This blog is now 11 years old and I've been thinking about a comment system for some time. I don't want to use Disqus or any other third party comment system because I don't want to give away my visitors data and I don't want to have any external dependencies.
So usually my posts are discussed on reddit or hackernews so there wasn't really a need for a comment system at all but I had an idea in the back of my head since 2015.
SSH as an authentication system for the web?
In 2015 I read an article (hn discussion) that was using SSH as a sort-of 2fa for websites where you needed to SSH into a server, which gave you a link with a token that allowed you to sign into the site.
I wondered if I could make a comment system for this blog using SSH.
How does it work as a comment system?
The idea is simple: You give users a SSH server to connect to which presents them with a simple UI which then stores the comment in a database and displays it on the blog.

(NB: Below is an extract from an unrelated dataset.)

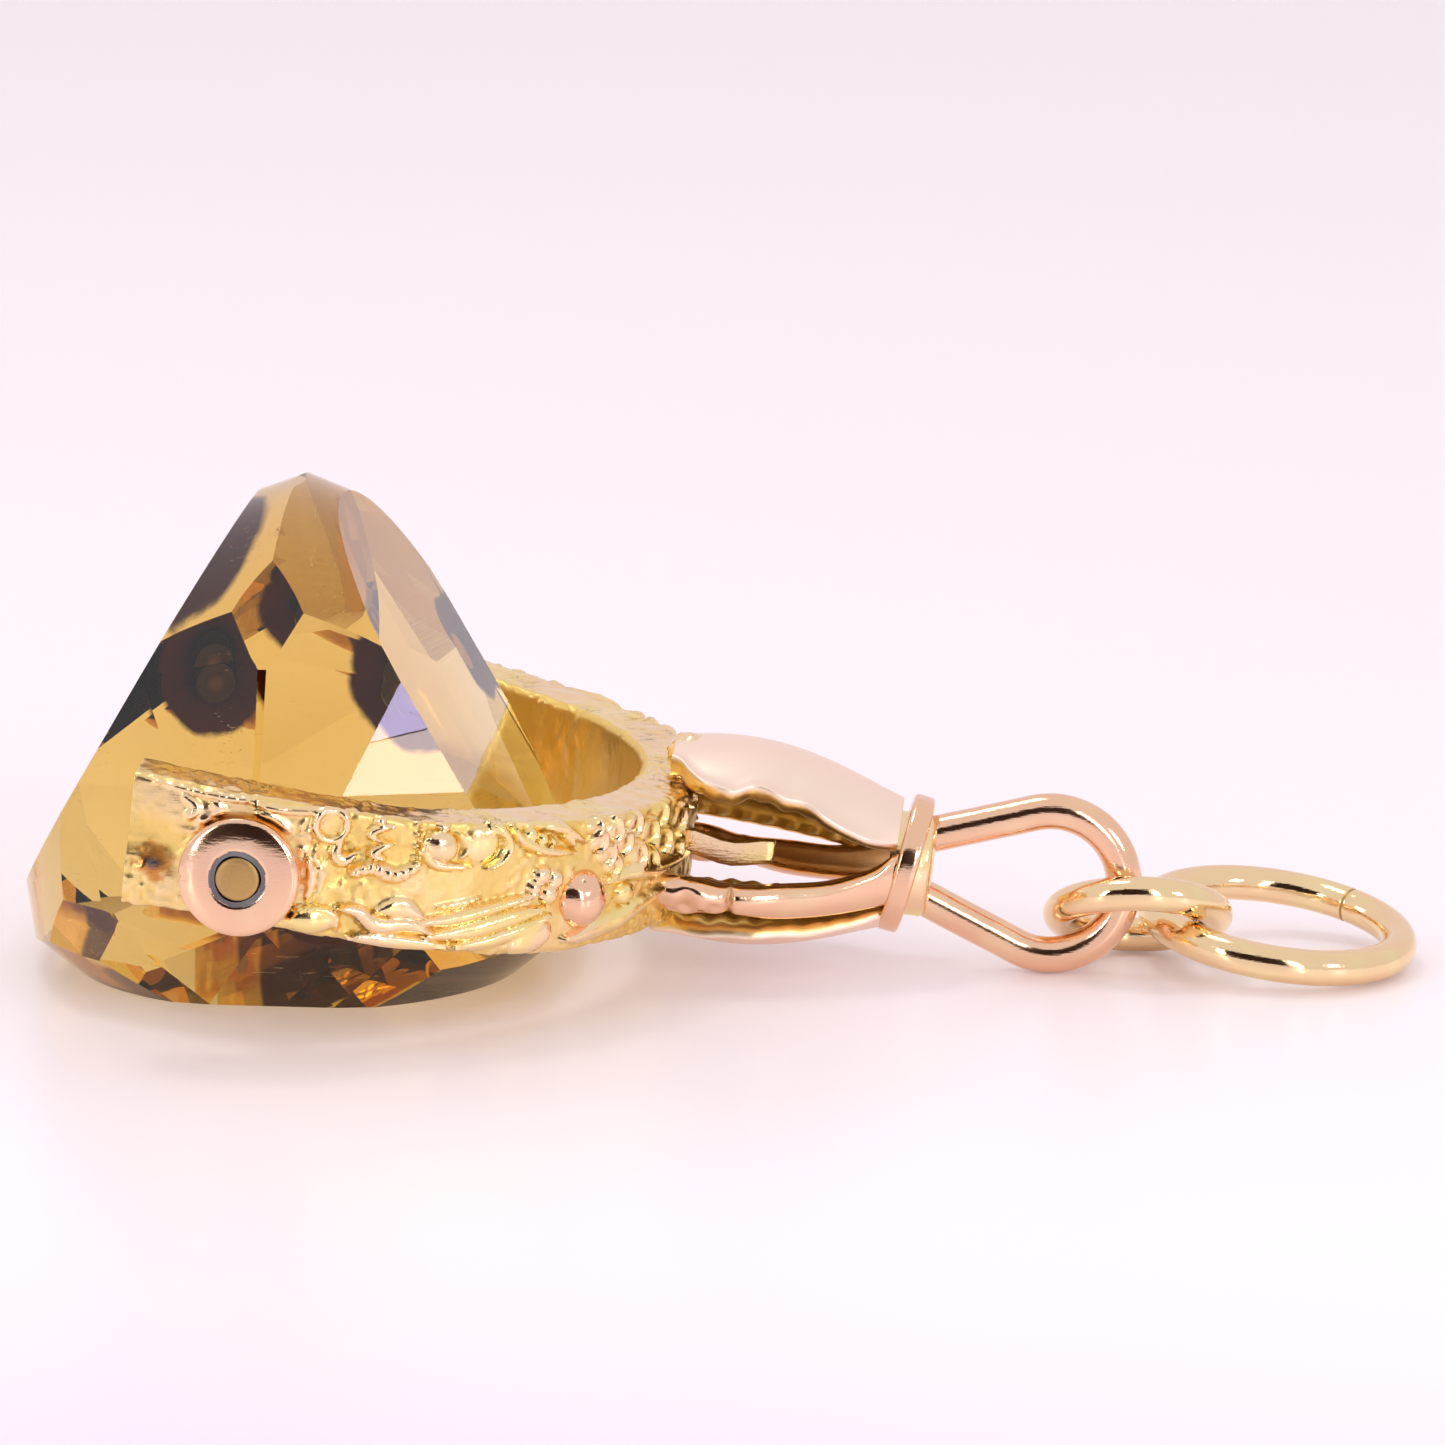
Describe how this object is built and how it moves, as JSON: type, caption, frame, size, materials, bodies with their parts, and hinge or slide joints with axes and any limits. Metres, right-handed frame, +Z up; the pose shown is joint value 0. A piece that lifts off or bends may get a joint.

In the current implementation you don't need to register your SSH key as I'm using a heavily modified openssh Server where every available username coresponds to a blog post. So you can comment on this post using
ssh firstname.lastname@example.org where you will be greeted with a message and asked to choose a name and write a comment.
The SSH server is running a program instead of a shell so for every connection an instance of the
blogshell is run and presented to the user. When this
blogshell exits, the connection is closed automatically.
How does it know where to add the comment?
The SSH server automatically creates a user for every post on this blog. Each post has a unique identifier which I can use for this like for example this post's unique identifier is called
So the comment section in the end of each post gives you the correct command to comment on each post.
Is using SSH protecting against spam?
Probably not since every bot could also post via SSH. Everyone who hosts an SSH server on the web knows how many automated attacks happen every day. I obviously did implement a few safety measures based on the IP of users though.
That said it's probably that extra step from your browser to a terminal and logging into the server that might filter out low effort comments but we'll see if that's true.
Where to go from here
This way of writing comments to websites is currently only a novelty and a fun hack.
I have many ideas to further improve this system like commenting on other comments and registering SSH keys for consistent identity across posts and editing of existing comments.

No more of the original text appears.